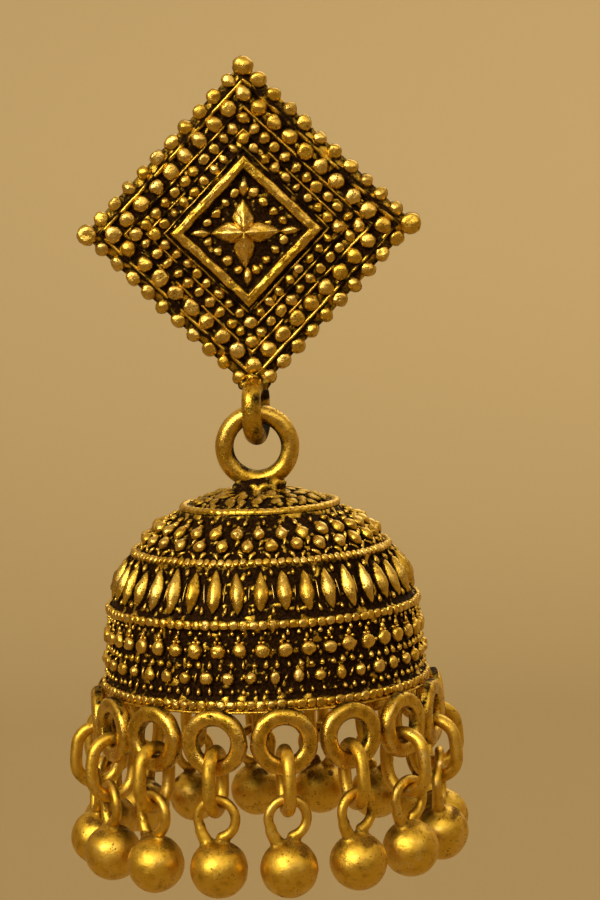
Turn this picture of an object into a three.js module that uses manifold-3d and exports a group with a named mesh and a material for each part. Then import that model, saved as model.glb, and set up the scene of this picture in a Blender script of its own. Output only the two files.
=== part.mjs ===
// A jhumka earring: a square stud plate hung on its point, a hollow bell that hangs from the plate's
// loop by a ring, and a fringe of ball drops on oval jump rings around the bell's rim.
//
// Millimetres, +Z up, the front faces -Y. The origin is the root of the ear post, in the plane of the
// plate's back rim. The angle of a drop is measured around the bell from the front, positive to +X.

import * as THREE from 'three';
import { mergeVertices } from 'three/addons/utils/BufferGeometryUtils.js';
import Module from 'manifold-3d';

const wasm = await Module();
wasm.setup();

// ---------------------------------------------------------------- driving dimensions

const CLEARANCE = 0.1; // between two rings that hang in each other
const HANG_Y = -0.9; // the vertical line that everything hangs on, in front of the plate's back

// The plate's sizes run from its centre to a corner, because it is a square on its point.
const PLATE = {
  reach: 10.6, // edge of the web under the border beads
  borderBeads: { reach: 10.9, radius: 0.5, between: 10, cornerRadius: 0.68 },
  backRim: 8.6, // the flat rim around the back runs from here to the edge
  backHollow: 0.35, // how far the back is hollowed inside that rim
  backSlope: 0.6,
};

// The plate's front, from the edge to the centre: reach of each step and its height above the back rim.
const PLATE_STEPS = [
  { reach: 10.6, height: 0.5 },
  { reach: 10.35, height: 0.8 },
  { reach: 10.1, height: 1.1 },
  { reach: 9.8, height: 1.15 },
  { reach: 9.65, height: 0.95 },
  { reach: 8.5, height: 1.0 },
  { reach: 8.35, height: 1.25 },
  { reach: 8.2, height: 1.3 },
  { reach: 8.05, height: 1.1 },
  { reach: 6.9, height: 1.15 },
  { reach: 6.75, height: 1.45 },
  { reach: 6.6, height: 1.3 },
  { reach: 5.65, height: 1.35 },
  { reach: 5.5, height: 1.6 },
  { reach: 5.25, height: 1.45 },
  { reach: 5.07, height: 1.9 },
  { reach: 4.2, height: 1.9 },
  { reach: 4.0, height: 1.35 },
];

const STAR = { reach: 2.15, lobe: 0.75, height: 0.55 }; // four points on the diagonals of the square

// The loop stands edge-on, turned a little about the vertical.
const STUD_LOOP = { midRadius: 1.66, wire: 0.7, stretch: 0.3, bottomZ: -13.9, turn: -10 };

const POST = { padRadius: 1.6, padThickness: 0.32, radius: 0.42, length: 11, gap: 0.03 };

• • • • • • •

Return all of the data precisely as it appears.

**SOLUTION TO THIS EXERCISE**
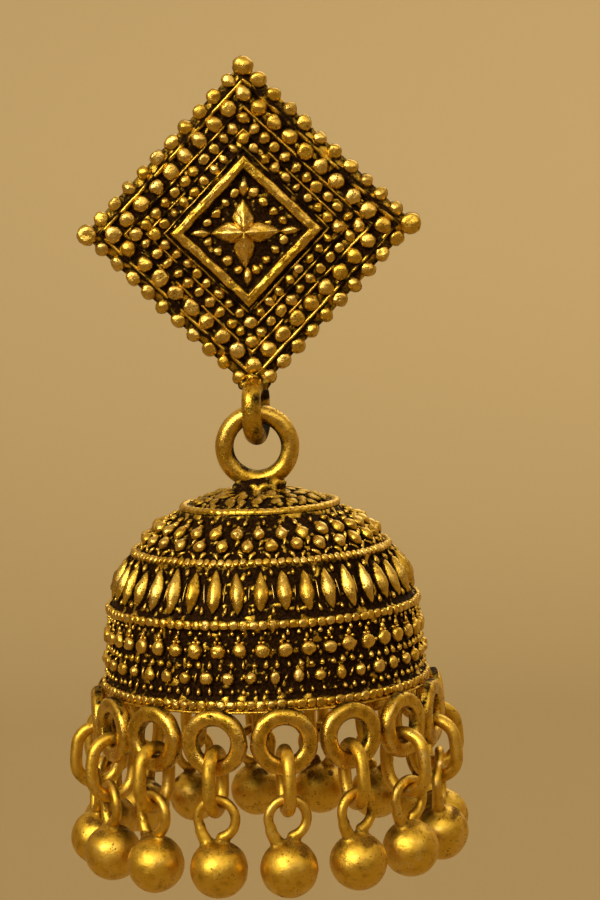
Turn this picture of an object into a three.js module that uses manifold-3d and exports a group with a named mesh and a material for each part. Then import that model, saved as model.glb, and set up the scene of this picture in a Blender script of its own. Output only the two files.
=== part.mjs ===
// A jhumka earring: a square stud plate hung on its point, a hollow bell that hangs from the plate's
// loop by a ring, and a fringe of ball drops on oval jump rings around the bell's rim.
//
// Millimetres, +Z up, the front faces -Y. The origin is the root of the ear post, in the plane of the
// plate's back rim. The angle of a drop is measured around the bell from the front, positive to +X.

import * as THREE from 'three';
import { mergeVertices } from 'three/addons/utils/BufferGeometryUtils.js';
import Module from 'manifold-3d';

const wasm = await Module();
wasm.setup();

// ---------------------------------------------------------------- driving dimensions

const CLEARANCE = 0.1; // between two rings that hang in each other
const HANG_Y = -0.9; // the vertical line that everything hangs on, in front of the plate's back

// The plate's sizes run from its centre to a corner, because it is a square on its point.
const PLATE = {
  reach: 10.6, // edge of the web under the border beads
  borderBeads: { reach: 10.9, radius: 0.5, between: 10, cornerRadius: 0.68 },
  backRim: 8.6, // the flat rim around the back runs from here to the edge
  backHollow: 0.35, // how far the back is hollowed inside that rim
  backSlope: 0.6,
};

// The plate's front, from the edge to the centre: reach of each step and its height above the back rim.
const PLATE_STEPS = [
  { reach: 10.6, height: 0.5 },
  { reach: 10.35, height: 0.8 },
  { reach: 10.1, height: 1.1 },
  { reach: 9.8, height: 1.15 },
  { reach: 9.65, height: 0.95 },
  { reach: 8.5, height: 1.0 },
  { reach: 8.35, height: 1.25 },
  { reach: 8.2, height: 1.3 },
  { reach: 8.05, height: 1.1 },
  { reach: 6.9, height: 1.15 },
  { reach: 6.75, height: 1.45 },
  { reach: 6.6, height: 1.3 },
  { reach: 5.65, height: 1.35 },
  { reach: 5.5, height: 1.6 },
  { reach: 5.25, height: 1.45 },
  { reach: 5.07, height: 1.9 },
  { reach: 4.2, height: 1.9 },
  { reach: 4.0, height: 1.35 },
];

const STAR = { reach: 2.15, lobe: 0.75, height: 0.55 }; // four points on the diagonals of the square

// The loop stands edge-on, turned a little about the vertical.
const STUD_LOOP = { midRadius: 1.66, wire: 0.7, stretch: 0.3, bottomZ: -13.9, turn: -10 };

const POST = { padRadius: 1.6, padThickness: 0.32, radius: 0.42, length: 11, gap: 0.03 };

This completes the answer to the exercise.